Es solo un ejemplo de por qué es necesaria una apología de la programación, de las personas que se dedican a ello; esas mismas personas de las que nadie conoce su nombre, de las que parece que su trabajo apenas interesa, porque no se resalta, porque no se enfatiza, porque se cree que no es creativo o estético; y todo cuando, perdón por la insistencia, sin él probablemente los videojuegos no serían videojuegos. Porque qué es un videojuego sino un caleidoscopio cibernético a través del cual se manifiestan numerosas relaciones y expresiones entre (y del) ser humano, la máquina y su artificial inteligencia, y la realidad virtual; esas ludoficciones que tanto nos apasionan o nos defraudan pero que no serían posibles sin líneas de código, sin scripts, sin métodos, sin listas, colisiones, strings y puntos y comas colocados en su lugar correspondiente. ¿Qué es lo que hace únicos a los videojuegos sino su mezcla hipermoderna de ciencia, arte y tecnología?
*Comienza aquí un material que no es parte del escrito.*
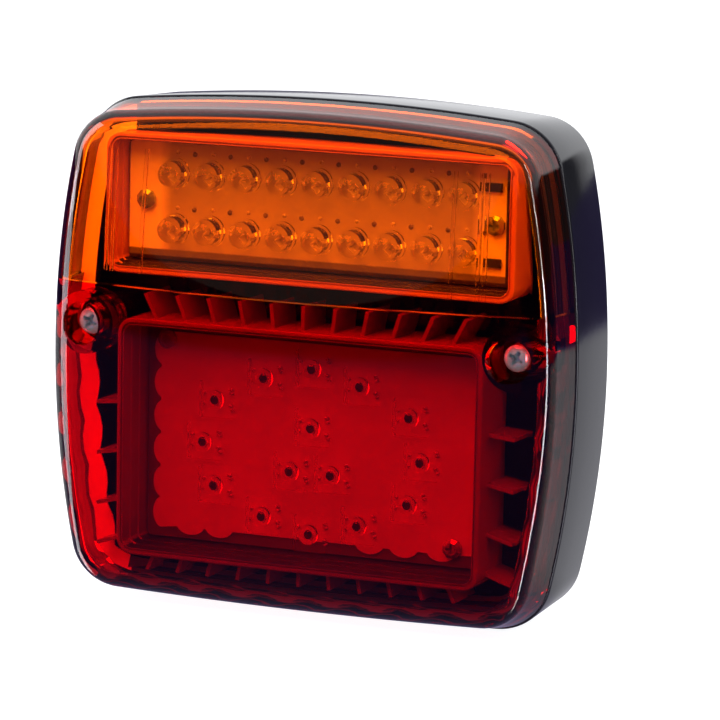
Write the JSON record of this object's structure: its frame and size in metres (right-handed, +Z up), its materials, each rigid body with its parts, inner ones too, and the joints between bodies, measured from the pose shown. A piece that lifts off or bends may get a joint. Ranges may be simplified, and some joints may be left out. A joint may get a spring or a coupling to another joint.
{
  "type": "trailer tail light",
  "caption": "Surface-mounted rear lamp with an amber field over a red field, black tray housing, screwed two-colour lens and LED boards.",
  "frame": {"origin": "middle of the housing's flat mounting face", "axes": "+Y out of the mounting face, away from the lens; the lens looks towards -Y; +X to the right as seen from the lens side; +Z up"},
  "size_m": [0.104, 0.0368, 0.0976],
  "materials": {
    "black_plastic": "polished black ABS",
    "amber_lens": "clear amber polycarbonate",
    "red_lens": "clear red polycarbonate",
    "well_plastic": "pale grey moulded plastic",
    "board": "white solder mask on laminate",
    "clear_resin": "clear epoxy",
    "seal_rubber": "black rubber",
    "zinc_steel": "bright zinc plate",
    "brass": "turned brass",
    "terminal_plastic": "cream nylon",
    "resistor_black": "black glaze with tinned ends",
    "red_insulation": "PVC insulation",
    "amber_insulation": "PVC insulation",
    "white_insulation": "PVC insulation",
    "brown_insulation": "PVC insulation"
  },
  "bodies": {
    "base": {"housing": "black_plastic", "lens_seal": "seal_rubber", "amber_light_well": "well_plastic", "red_light_well": "well_plastic", "amber_board": "board", "red_board": "board", "cable_grommet": "seal_rubber", "terminal_block": "terminal_plastic", "red_lead": "red_insulation", "amber_lead": "amber_insulation", "earth_lead": "white_insulation", "bridge_lead": "brown_insulation", "brass_insert_left": "brass", "brass_insert_right": "brass", "amber_board_screw_1": "zinc_steel", "amber_board_screw_2": "zinc_steel", "red_board_screw_1": "zinc_steel", "red_board_screw_2": "zinc_steel", "amber_led_upper_1": "clear_resin", "amber_led_upper_2": "clear_resin", "amber_led_upper_3": "clear_resin", "amber_led_upper_4": "clear_resin", "amber_led_upper_5": "clear_resin", "amber_led_upper_6": "clear_resin", "amber_led_upper_7": "clear_resin", "amber_led_upper_8": "clear_resin", "amber_led_upper_9": "clear_resin", "amber_led_lower_1": "clear_resin", "amber_led_lower_2": "clear_resin", "amber_led_lower_3": "clear_resin", "amber_led_lower_4": "clear_resin", "amber_led_lower_5": "clear_resin", "amber_led_lower_6": "clear_resin", "amber_led_lower_7": "clear_resin", "amber_led_lower_8": "clear_resin", "amber_led_lower_9": "clear_resin", "red_ring_led_1": "clear_resin", "red_ring_led_2": "clear_resin", "red_ring_led_3": "clear_resin", "red_ring_led_4": "clear_resin", "red_ring_led_5": "clear_resin", "red_ring_led_6": "clear_resin", "red_ring_led_7": "clear_resin", "red_ring_led_8": "clear_resin", "red_ring_led_9": "clear_resin", "red_ring_led_10": "clear_resin", "red_ring_led_11": "clear_resin", "red_ring_led_12": "clear_resin", "red_inner_led_1": "clear_resin", "red_inner_led_2": "clear_resin", "red_inner_led_3": "clear_resin", "resistor_1": "resistor_black", "resistor_2": "resistor_black"},
    "lens_cover": {"amber_lens": "amber_lens", "red_lens": "red_lens", "screw_o_ring_left": "seal_rubber", "screw_o_ring_right": "seal_rubber"},
    "left_screw": {"lens_screw_left": "zinc_steel"},
    "right_screw": {"lens_screw_right": "zinc_steel"}
  },
  "joints": [
    {"name": "lens_lift", "type": "slide", "parent": "base", "child": "lens_cover", "axis": [0, -1, 0], "range_m": [0, 0.03]},
    {"name": "left_screw_turn", "type": "hinge", "parent": "lens_cover", "child": "left_screw", "pos_m": [-0.0432, -0.0264, 0.0047], "axis": [0, -1, 0], "continuous": true},
    {"name": "right_screw_turn", "type": "hinge", "parent": "lens_cover", "child": "right_screw", "pos_m": [0.0432, -0.0264, 0.0047], "axis": [0, -1, 0], "continuous": true}
  ]
}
Eric Hobsbawm, el magistral historiador contemporáneo británico, supo verlo con anticipación cuando en Historia del siglo XX, en la parte correspondiente a las artes, escribió una afirmación indudable que permuta la relación entre arte y cultura en nuestro pasado más inmediato, más contemporáneo, ese que es ayer: «La tecnología transformó el mundo de las artes y de los entretenimientos populares más pronto y de un modo más radical que el de las llamadas “artes mayores”». En la misma parte, pero unos párrafos antes, también parecía responder a los que claman por un análisis pretendidamente objetivo de una obra, da igual si es un cuadro monócromo, un disco de Avril Lavigne o una novela de Francisco Umbral, porque es «imposible, irrelevante y poco democrático decidir si Macbeth es mejor o peor que Batman».

Podemos seguir discutiendo inútilmente si The Stillness of the Wind es mejor o peor que Forza Horizon 5, pero, por favor, no nos olvidemos nunca más de las personas que confieren al videojuego su virtual hálito de vida.